Of course, when we arrived in the city, we discovered that the restaurant where we’d had our reservation was closed for the holiday weekend. There was a sign on the door, apologizing for the inconvenience and redirecting us to one of their other restaurants around the corner, but it was still something of a shock. We’d discover today that they’d sent an e-mail (complete with a 30%-off coupon) to apologize and let us know, but in the end it worked out okay. I still prefer the first restaurant to the second, but we had a nice meal nonetheless. (I had roasted duck breast to start — creamy lentils, duck confit, sherry caramel — and then suckling pig — with bacon onion marmalade and toasted almonds. Although the goat cheesecake with sherry poached pears for dessert was probably the best part of my dinner.)

Anyway, that was yesterday. We got home late, after midnight, so I didn’t post anything here about it. Today, we didn’t do much of anything. I did the crossword puzzle, watched Community, went with my sister and her husband to buy Easter plants for my mother, and probably ate a little too much candy. No writing group again this week, because of the Easter holiday, but hopefully we’ll start meeting up again next week.

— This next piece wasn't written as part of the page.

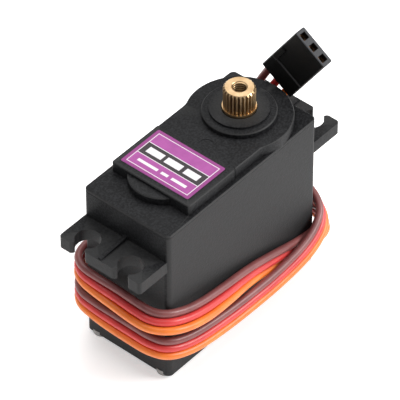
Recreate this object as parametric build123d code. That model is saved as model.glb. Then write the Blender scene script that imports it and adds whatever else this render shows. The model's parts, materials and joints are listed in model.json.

In the meantime, I still have a lot of Kaleidotrope submissions to get through. I’m starting to get queries — rightly so — asking about submissions I may not have even had a chance to read yet. It’s not quite at the point where I’m seriously thinking about hiring on a slush reader — what guidelines would I give them? — but it is a little overwhelming.

At least I’m temporarily closed to submissions, so I can get something of a reprieve. Meanwhile, the latest issue is still there for your reading pleasure… Just saying.

Happy Easter! (Or Passover, or Sunday, or whatever.)

Sunday

I didn’t finish the Sunday crossword this week. I didn’t even get very far in it. The theme, which you can read about here — yes, I read a crossword puzzle blog, but only one, and usually only once a week — was challenging without also being that other thing. You know, fun.

I did watch a few more episodes of The River, which I guess is okay if a little too episodic. It’s a bit like Fringe, in a way, in that there’s lots of weird things happening — in The River‘s case, scary things, shot in shaky-cam and found-footage style — and it’s all supposed to be connected in vague, undefined ways. (It’s telling, I think, that Fringe was a genuinely bad show before it figured out how those things were connected and stopped being freak-of-the-week.) Still, The River is surprisingly entertaining, even if there do seem to be some diminishing returns since the premiere.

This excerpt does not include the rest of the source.